Can't wait to see and read your journal man your gonna get even more jacked then you already are!


----------



## bigbenj (Dec 4, 2011)

I'm still too small =( 
My name is misleading lol. Hopefully I can get to 215 this cycle. That would be 23lbs or so gained. I hope to eat a moderate diet. Definitely higher cals than usual, but I'm not going to eat 6000 cals a day and get fat. I eat about 2000 cals a day to maintain my current weight. I'm not going to triple that and put on just as much fat as muscle.


----------



## MakeItMethylated (Dec 4, 2011)

bigbenj said:


> I'm still too small =(
> My name is misleading lol. Hopefully I can get to 215 this cycle. That would be 23lbs or so gained. I hope to eat a moderate diet. Definitely higher cals than usual, but I'm not going to eat 6000 cals a day and get fat. I eat about 2000 cals a day to maintain my current weight. I'm not going to triple that and put on just as much fat as muscle.



If your small I'm tiny!

You should be okay with 2500-3000 Cals a day

I have to eat 3500 when I bulk and it gets hard for me to eat that much


----------



## bigbenj (Dec 4, 2011)

I'm a big guy by normal standards, but an average guy by board standards lol.
When I did methadrol and test for 4 weeks, I was eating around 2000-2500 cals and put on 18lbs in those four weeks. I think 23lbs to get to 215 is reasonable. My main goal is to gain good size and still keep a good amount of cuts. I don't want to just turn into a big, bloated mess for the sake of being "big"


----------



## MakeItMethylated (Dec 4, 2011)

bigbenj said:


> I'm a big guy by normal standards, but an average guy by board standards lol.
> When I did methadrol and test for 4 weeks, I was eating around 2000-2500 cals and put on 18lbs in those four weeks. I think 23lbs to get to 215 is reasonable. My main goal is to gain good size and still keep a good amount of cuts. I don't want to just turn into a big, bloated mess for the sake of being "big"

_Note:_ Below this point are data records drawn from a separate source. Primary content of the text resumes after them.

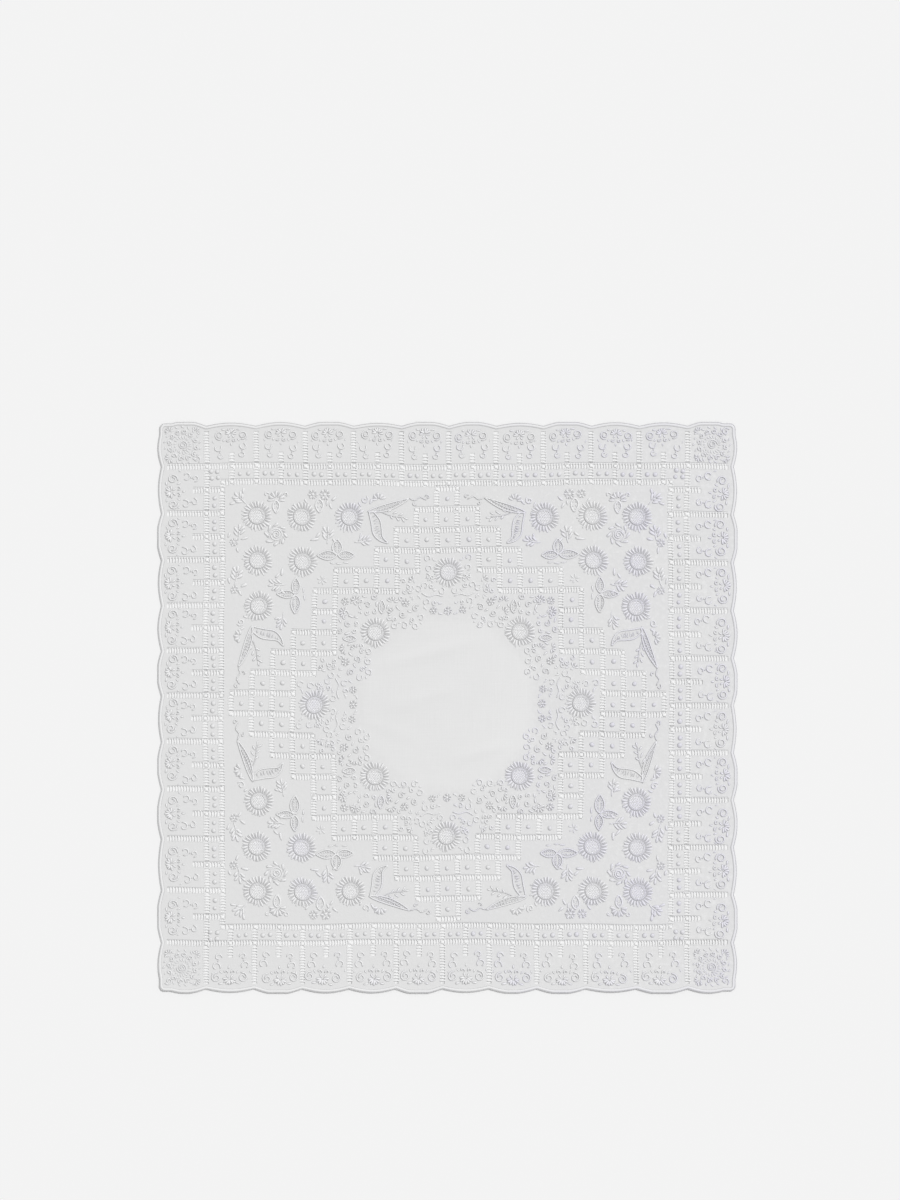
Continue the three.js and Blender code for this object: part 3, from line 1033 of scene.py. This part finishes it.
border = Drawing()
border_fine = Drawing()
PANEL_POSY = posy()
for side, turn in (("bottom", 180), ("right", -90), ("top", 0), ("left", 90)):
    facts = SIDES[side]
    room = (HALVES[OTHER[facts["along"]]] - abs(OUTER_FRAME[side])) / 34
    for panel in range(PANELS):
        middle = float(panel_line(side, panel + 0.5))
        foot = OUTER_FRAME[side] + 2.3 * facts["sign"]
        spot = in_order(facts["along"], middle, foot)
        for whole, part in zip((border, border_fine), PANEL_POSY):
            whole.work(part, *spot, turn, size=room, loose=1.0)


# %% The corner roses
ROSE_RINGS = [  # two radii, lean, length and width
    (5.3, 5.3, 25, 2.8, 1.1), (7.7, 7.7, 70, 2.5, 1.0), (12.6, 12.2, 48, 3.0, 1.2),
]


def corner_rose():
    """The bold work and the fine work of a corner square."""
    rose = Drawing()
    fine = Drawing().rope(spiral(3.8, 0.8, 2.2), 0.4)
    for turn in range(0, 360, 20):
        x, y = polar(1, turn)
        for out_x, out_y, lean, long, wide in ROSE_RINGS:
            fine.satin(out_x * x, out_y * y, turn + lean, long, wide)
    for turn in range(20, 380, 30):
        fine.work(scroll(2.0, 1.2), *polar(9.8, turn), turn + 90)
    for side_x, side_y in ((-1, -1), (-1, 1), (1, -1)):
        outward = math.degrees(math.atan2(side_y, side_x))
        rose.work(fan(5, 150, 0.6, 3.2, 1.2), side_x * 9.4, side_y * 9.0, outward)
    fine.work(scroll(3.0, 1.2), 9.6, 9.4, 30)
    return rose, fine


ROSE = corner_rose()
for side_x, side_y in CORNERS:
    x = SIDES[side_x]["sign"] * ((HALF_WIDTH + abs(OUTER_FRAME[side_x])) / 2 - 0.4)
    y = SIDES[side_y]["sign"] * ((HALF_DEPTH + abs(OUTER_FRAME[side_y])) / 2 - 0.4)
    for whole, part in zip((border, border_fine), ROSE):
        whole.work(part, x, y, 90 * len(side_x + side_y), size=0.98)

# %% [markdown]
# A corner field has six sunflowers, and between them seeded leaves, sprigs and small flowers. It is drawn
# once, up to the diagonal, then mirrored over it and worked in all four quarters. Softer sprays fill what
# is left. Those beside the frame are drawn whole, because on the real cloth they don't match.

# %% The corner fields
def half_field():
    """The work on one side of the diagonal, measured from the middle of the pattern."""
    field = Drawing()
    field.work(seeded_leaf(30, 4.4, 1.2, 10), 54.6, 132.8, 161)
    field.rope(bent([(54.4, 131.6), (46, 134.2), (38, 137.2), (31, 141.0)]), 0.42)
    field.work(free_leaf(
        [(54.0, 132.4), (52.4, 124.6), (51.2, 117.4), (46.9, 113.0), (41.2, 111.2)],
        [(50.8, 132.8), (46.6, 127.4), (45.4, 121.8), (44.8, 115.6), (41.6, 112.0)], 9,
    ))
    field.rope(bent([(26, 142.6), (22, 141.4), (18.4, 143.6), (14.4, 141.6)]), 0.42)
    field.work(scroll(1.7, 0.8), 22.6, 139.2, 200).work(scroll(1.9, 0.9), 13.4, 143.6, 20)
    field.work(sprig(17, 6, 4.2, 1.5), 47, 133.4, 194)
    return field


def half_sprays():
    """The softer sprays on one side of the diagonal."""
    part = Drawing().work(scroll(2.9, 1.2), 57.2, 140.8, 120)
    part.work(fan(5, 150, 1.0, 4.4, 1.9), 47.2, 140.6, 80)
    part.satin(52.4, 139.8, 120, 4.6, 1.9).satin(60.6, 137.6, 60, 3.8, 1.7)
    part.work(sprig(8.0, 5, 4.8, 1.9), 64.6, 111.6, 172).satin(60.2, 116.0, 110, 4.2, 1.7)
    part.work(sprig(7.6, 5, 5.4, 2.0), 83.6, 110.6, 96).satin(92.2, 113.4, 176, 6.4, 2.2)
    part.satin(89.6, 116.6, 140, 5.0, 1.9).satin(78.2, 112.6, 40, 5.0, 1.9)
    return part


def sprays_along_the_frame():
    """The softer flowers and sprays between the outer sunflowers and the inner frame."""
    part = Drawing().work(rosette(3.3), 93.0, 144.6).work(rosette(3.7), 84.6, 144.4)
    part.work(seeded_leaf(9.4, 5.2, 0, 3), 88.6, 141.4, -92).satin(78.2, 141.6, -40, 5.0, 2.1)
    part.satin(80.6, 136.4, 60, 4.6, 2.0).satin(97.8, 139.8, 50, 4.4, 1.8).satin(83.4, 138.6, 100, 4.0, 1.7)
    part.work(fan(7, 190, 1.4, 4.9, 1.9), 118.2, 140.4, 90)
    part.work(seeded_leaf(8.6, 4.6, 0, 3), 118.4, 139.8, -90)
    part.work(scroll(1.9, 0.9), 111.4, 144.0, 0).work(scroll(1.9, 0.9), 125.2, 144.0, 180, -1)
    part.work(rosette(3.0), 147.8, 111.0).work(sprig(6.6, 4, 5.4, 2.2), 145.0, 112.4, 98)
    part.satin(140.4, 113.6, 170, 5.4, 2.2).satin(145.6, 105.6, 80, 4.8, 2.0)
    part.satin(151.0, 116.0, 110, 4.6, 1.9)
    part.work(sprig(8.6, 5, 5.4, 2.3), 147.6, 81.6, 102).work(rosette(2.9), 147.4, 78.4)
    part.satin(141.4, 81.4, 150, 5.2, 2.2).satin(143.4, 76.0, 60, 4.8, 2.0).satin(151.4, 84.6, 70, 4.4, 1.9)
    return part


def rose_spray():
    """A round rose with its leaves."""
    part = Drawing().rope(spiral(3.4, 0.9, 1.8), 0.5).rope(circle(4.0), 0.36, True)
    ring_of(part.satins, range(0, 360, 45), 6.6, 52, 4.8, 2.1)
    # dark stitches between the leaves, as painted shade
    ring_of(part.gaps, np.arange(22.5, 360, 45), 5.6, 47.5, 3.2, 0.9)
    return part


DIAGONAL = {"x": 1.6, "y": -1.2, "heading": 90}
FIELD = mirrored(half_field(), **DIAGONAL)
SPRAYS = mirrored(half_sprays(), **DIAGONAL)
SPRAYS.work(sprays_along_the_frame()).work(rose_spray(), 118.6, 116.4)
SPRAYS.work(asterisk(3.3), 87.4, 85.8)
SPRAYS.work(sprig(6.6, 5, 5.2, 2.2), 139.4, 137.4, 45).satin(141.2, 146.4, 100, 4.8, 2.1)
SPRAYS.satin(148.4, 138.0, -10, 4.8, 2.1)
THREE_LEAVES = [  # x, y, heading, length, width
    (77.2, 102.8, 0, 13.4, 6.0), (76.2, 102.8, 180, 11.4, 5.6), (76.6, 103.2, 90, 10.8, 6.8),
    (105.8, 75.6, 0, 12.4, 5.0), (105.2, 75.2, -90, 12.8, 6.4), (105.2, 76.2, 90, 10.8, 5.4),
]
for x, y, turn, long, wide in THREE_LEAVES:
    FIELD.work(seeded_leaf(long, wide, 0, 6), x, y, turn)
SMALL_STITCHES = [(80.0, 97.4, 4), (75.4, 96.8, 0), (70.8, 97.6, 176), (99.8, 78.8, 95), (99.4, 73.6, 88)]
for x, y, turn in SMALL_STITCHES:
    FIELD.satin(x, y, turn, 4.4, 1.3)
fields = Drawing()
fields_fine = Drawing()
in_quarters(fields, FIELD)
in_quarters(fields_fine, SPRAYS)
print("field stitches:", len(fields.satins))

# %% [markdown]
# Between the ring of squares and the plain middle the work is close: rosettes in threes beside the four
# points, a sunflower in each eighth, and leaves, fans and curls. The ones that can be told apart are listed
# one by one, and a loose grid of small curls and stitches fills the room between them.

# %% The medallion
KEPT_CLEAR = [  # x, y and how far the close work keeps away
    (0, 91.5, 11.6), (49.9, 49.9, 11.8), (0, 64.8, 5.0), (10.2, 65.2, 5.0),
    (29.4, 70.6, 4.6), (71.1, 71.1, 4.6),
]
CURLS = [(18.6, 60.6), (14.8, 71.4), (4.6, 78.6), (16.4, 82.6), (20.6, 80.2), (14.2, 101.6), (13.4, 94.6)]
SPACING_X = 4.2
SPACING_Y = 3.7
NEAR_LADDER = 3.6


def in_medallion(x, y):
    """Whether a place between the stepped plain middle and the ring of squares is free for close work."""
    inner = min(min(RING.get(round(row / CELL), (0,))) for row in (y, y + NEAR_LADDER))
    clear = all(math.hypot(x - at_x, y - at_y) > away for at_x, at_y, away in KEPT_CLEAR)
    return clear and x < (inner - 0.5) * CELL - NEAR_LADDER and y > (52.5 if 18 < x < 42 else 61.0)


def eighth():
    """The work between an axis and a diagonal, up to which it is mirrored."""
    part = Drawing()
    part.work(rosette(2.6), 10.2, 65.2).work(rosette(2.9), 29.4, 70.6)
    part.work(seeded_leaf(9.2, 4.2, 0, 4), 45.4, 63.0, 88)
    part.work(fan(5, 150, 0.8, 3.4, 1.4), 38.6, 70.8, 100).work(fan(5, 160, 0.8, 3.4, 1.4), 63.6, 71.4, 60)
    part.work(scroll(2.7, 1.3), 31.4, 62.6, 200).work(fan(4, 120, 0.8, 3.2, 1.4), 38.2, 63.6, 30)
    part.work(scroll(2.7, 1.3), 22.4, 66.8, 140, -1).work(scroll(2.5, 1.2), 55.4, 68.6, 20)
    part.work(scroll(2.4, 1.2), 51.4, 74.2, 150).work(fan(3, 100, 0.6, 3.2, 1.4), 24.4, 86.0, 40)
    part.satin(34.6, 67.0, 50, 4.2, 1.6).satin(49.2, 69.2, 100, 4.4, 1.7).satin(60.6, 66.6, 70, 4.2, 1.6)
    part.satin(41.6, 67.6, 120, 4.0, 1.5).satin(26.6, 64.6, 30, 3.6, 1.4).satin(57.8, 74.0, 20, 3.8, 1.5)
    fine = Drawing().rope(bent([(4.0, 74.8), (8.6, 76.2), (13.6, 75.0), (18.4, 77.4)]), 0.4)
    for x, start in ((22.4, 200), (29.8, 60), (37.0, 150)):
        fine.rope(spiral(2.5, 1.2, 1.05, start) + (x, 54.9), 0.44).satin(x - 3.8, 56.6, start, 2.6, 1.2)
    for x, y in CURLS:
        fine.rope(spiral(2.2, 1.6, 0.85, 20 * x) + (x, y), 0.42)
    drawn = part.ropes + fine.ropes
    taken = [point for line, _, _ in drawn for point in line] + [row[:2] for row in part.satins]
    for row in range(50):
        for column in range(28):
            x = 3.2 + SPACING_X * (column + 0.5 * (row % 2)) + hand.normal(0, 0.5)
            y = 52.0 + SPACING_Y * row + hand.normal(0, 0.5)
            if x < 3.4 or y - x < 3.2 or not in_medallion(x, y):
                continue
            if min(np.hypot(*np.subtract(taken, (x, y)).T)) < (2.7 if x < 19 else 2.4):
                continue
            way = hand.uniform(0, 360)
            if hand.uniform() < 0.5:
                fine.satin(x, y, way, 3.2, 1.3).satin(x + 1.2, y + 0.9, way + 50, 2.6, 1.1)
            else:
                fine.work(scroll(2.0, 1.15), x, y, way)
    return part, fine


medallion = Drawing()
medallion_fine = Drawing()
for whole, part in zip((medallion, medallion_fine), eighth()):
    in_quarters(whole, mirrored(part, heading=90))
for first, out, radius in ((45, 100.6, 2.8), (0, 64.8, 2.9)):
    for turn in range(first, 360, 90):
        x, y = polar(out, turn)
        medallion.work(rosette(radius), x, PATTERN_Y + y, turn)
print("medallion stitches:", len(medallion.satins))

# %% [markdown]
# The bold work stands up in white with a deep painted shade at its foot; the fine work is softer, with less
# painted shade, as in old cloth where the thin lines have sunk. Each drawing becomes one piece of ropes,
# one of stitches, and for most one of dark gap stitches that paint the shade between them. One piece to a
# stitch would be thousands of objects, so all the stitches of a kind share a mesh.

# %% From drawings to pieces
def satin_rows(stitches):
    rows = np.array(stitches)
    rows[:, :2] += hand.normal(0, 0.12, (len(rows), 2))
    rows[:, 2] += hand.normal(0, 4, len(rows))
    rows[:, 3:] *= hand.normal(1, 0.07, (len(rows), 2))
    high = np.clip(0.42 * rows[:, 4], 0.3, 0.75)
    return np.column_stack([rows, high])


DRAWINGS = [  # name, drawing, and the flosses of its scrolls, its stitches and its gaps of painted shade
    ("border", border, "line_floss", "white_floss", "painted_shade_floss"),
    ("border_fine", border_fine, "fine_floss", "fine_floss", None),
    ("field", fields, "line_floss", "white_floss", "painted_shade_floss"),
    ("field_fine", fields_fine, "soft_floss", "soft_floss", "soft_painted_shade_floss"),
    ("medallion", medallion, "line_floss", "white_floss", "painted_shade_floss"),
    ("medallion_fine", medallion_fine, "soft_floss", "soft_floss", None),
]
for name, drawing, for_scrolls, for_stitches, for_gaps in DRAWINGS:
    rope_piece(f"{name}_scrolls", drawing.ropes, for_scrolls)
    joined_piece(f"{name}_stitches", copies(PETAL, satin_rows(drawing.satins)), for_stitches)
    # the gaps piece holds the dark stitches of painted shade
    if for_gaps:
        joined_piece(f"{name}_gaps", copies(PETAL, satin_rows(drawing.gaps)), for_gaps)

# %% [markdown]
# The triangles of all the pieces are counted.

total = sum(len(piece.data.loop_triangles) for piece in pieces)
print("triangles in all:", total)

# %% [markdown]
# The photograph is taken from straight above on a white table. Its light is soft and comes from the right
# and the top of the picture, so each thread is light on that side and dark on the other. A wide sun and a
# pale world give that with one shadow to each thread, where an area lamp would fade across the cloth.

# %% Table, light and camera
table_form = bmesh.new()
bmesh.ops.create_grid(table_form, x_segments=1, y_segments=1, size=4)
table_mesh = bpy.data.meshes.new("table")
table_form.to_mesh(table_mesh)
table_form.free()
_, table_shader = new_material("white_table", 0.9, 0.0)
table_shader.inputs["Base Color"].default_value = (0.92, 0.92, 0.92, 1)
table_shader.inputs["Specular IOR Level"].default_value = 0.0
table_mesh.materials.append(bpy.data.materials["white_table"])
table = in_scene("table", table_mesh)
table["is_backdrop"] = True

sun = bpy.data.lights.new("window_light", "SUN")
sun.energy = 1.9
sun.angle = math.radians(14)
in_scene("window_light", sun).rotation_euler = (math.radians(-28), math.radians(35), 0)

world = bpy.data.worlds.new("room")
world.use_nodes = True
world.node_tree.nodes["Background"].inputs["Color"].default_value = (1, 1, 1, 1)
world.node_tree.nodes["Background"].inputs["Strength"].default_value = 0.54
bpy.context.scene.world = world
bpy.context.scene.view_settings.view_transform = "Standard"

camera = bpy.data.cameras.new("camera")
camera.lens = 100
camera.sensor_width = 36
above = in_scene("camera", camera)
above.location = (0.0017, 0.0742, 2.3)
bpy.context.scene.camera = above

# %% [markdown]
# Last, the box of the dressed cloth is printed.

# %% Measure and finish
low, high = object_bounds()
print("box of the dressed cloth:", [round(v, 4) for v in (*low, *high)])
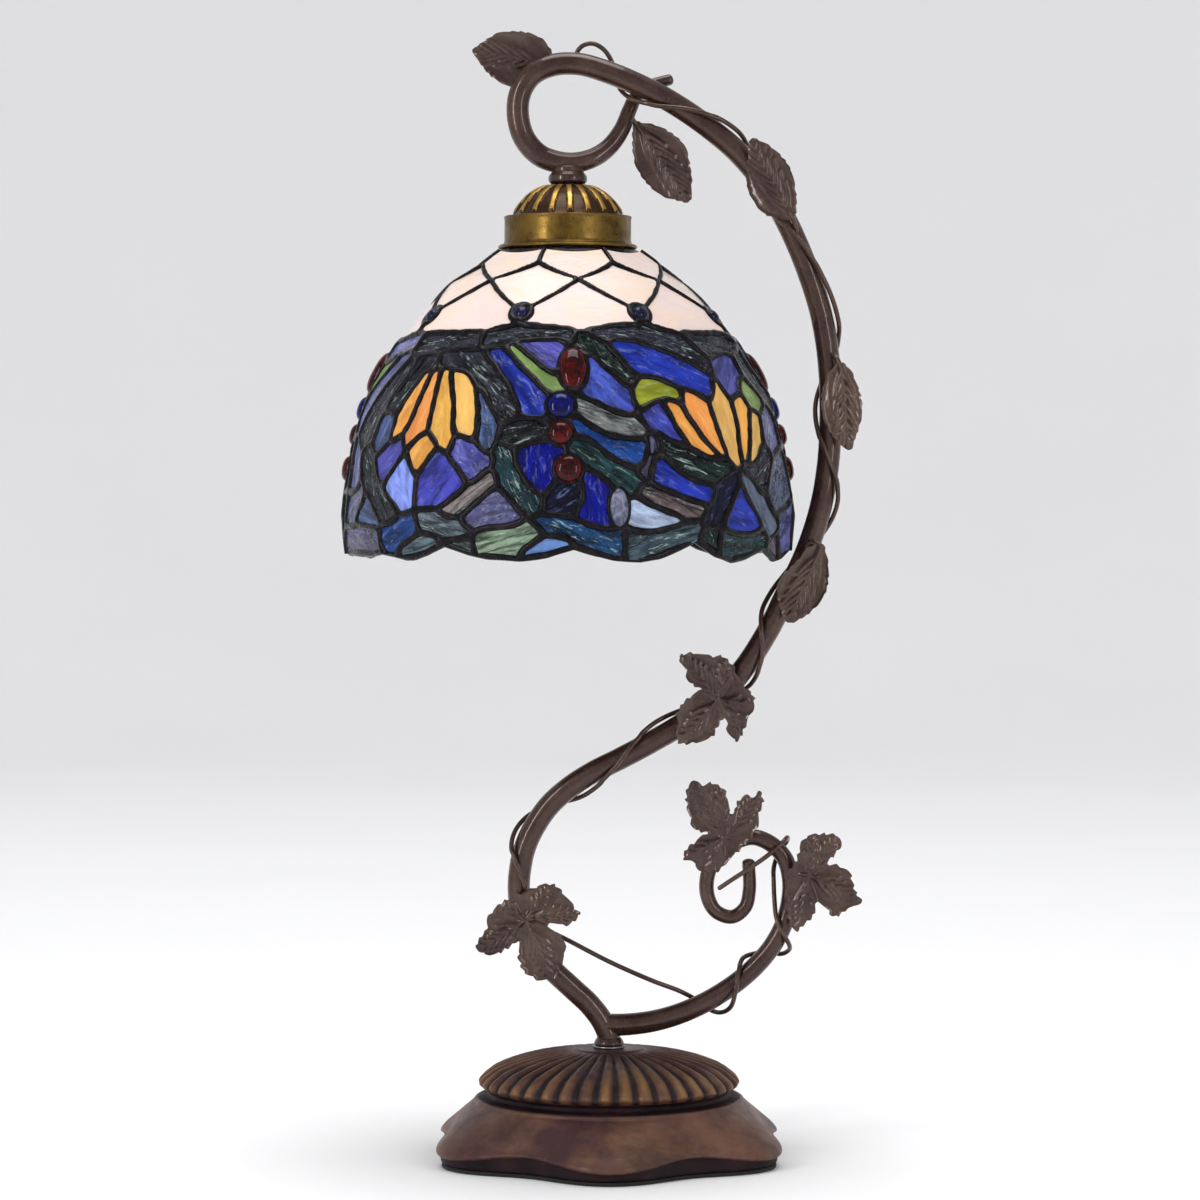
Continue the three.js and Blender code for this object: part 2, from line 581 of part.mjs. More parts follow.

Yeah I feel ya gotta keep it tight!
Well I wish you luck man
When are you starting?

Have u been off for a while?

Waiting till February to start is KILLING ME


----------



## suprfast (Dec 4, 2011)

bigbenj said:


> I'm still too small =(
> My name is misleading lol. Hopefully I can get to 215 this cycle. That would be 23lbs or so gained. I hope to eat a moderate diet. Definitely higher cals than usual, but I'm not going to eat 6000 cals a day and get fat. I eat about 2000 cals a day to maintain my current weight. I'm not going to triple that and put on just as much fat as muscle.



Its not the only thing that is misleading...

Had no idea you were so small.  Id suggest eating clean calories at a higher load.  I lose weight with 2500-3000 calories a day.  I think 3000-3500 is my maintenance.

Cant wait to see how the next round goes for you.


----------



## bigbenj (Dec 4, 2011)

You should have had an idea, you've seen my pics lol.
Our maintenance levels should be somewhat different since are physiques are somewhat different. I would say I'm shorter and leaner, and you're taller and bulkier.

I want to gradually add mass in the right places. I don't subscribe to the idea that you need 6-7 full meals a day. Or I should say, I don't think that EVERYONE needs to eat that way. Some days I get more, some days I get less. I'll be buckling down for this cycle.


----------



## Deity (Dec 4, 2011)

God, I always go extremly strict and shovel in close to 6k  cals when I'm bulking (I can actualy cut on 4k cals), but I'm currently tipping the scale at 278lbs and 6'2 as of last night. Hoping to hit about 290-295 by end of winter. Then its cutting time next summer, I'll be reading your journal and heavy's for tips.


----------



## bigbenj (Dec 4, 2011)

I just don't want to get fat. I'm not at the point where I need 5-6k cals. I don't know how anyone else feels about what I'm going to say but, at 5'8 192, I don't need that many cals. As I grow, my macro need will grow as well. But to me, trying to eat the same amount as a guy who is half a foot taller and 60lbs heavier is stupid.


----------



## Deity (Dec 4, 2011)

bigbenj said:


> I just don't want to get fat. I'm not at the point where I need 5-6k cals. I don't know how anyone else feels about what I'm going to say but, at 5'8 192, I don't need that many cals. As I grow, my macro need will grow as well. But to me, trying to eat the same amount as a guy who is half a foot taller and 60lbs heavier is stupid.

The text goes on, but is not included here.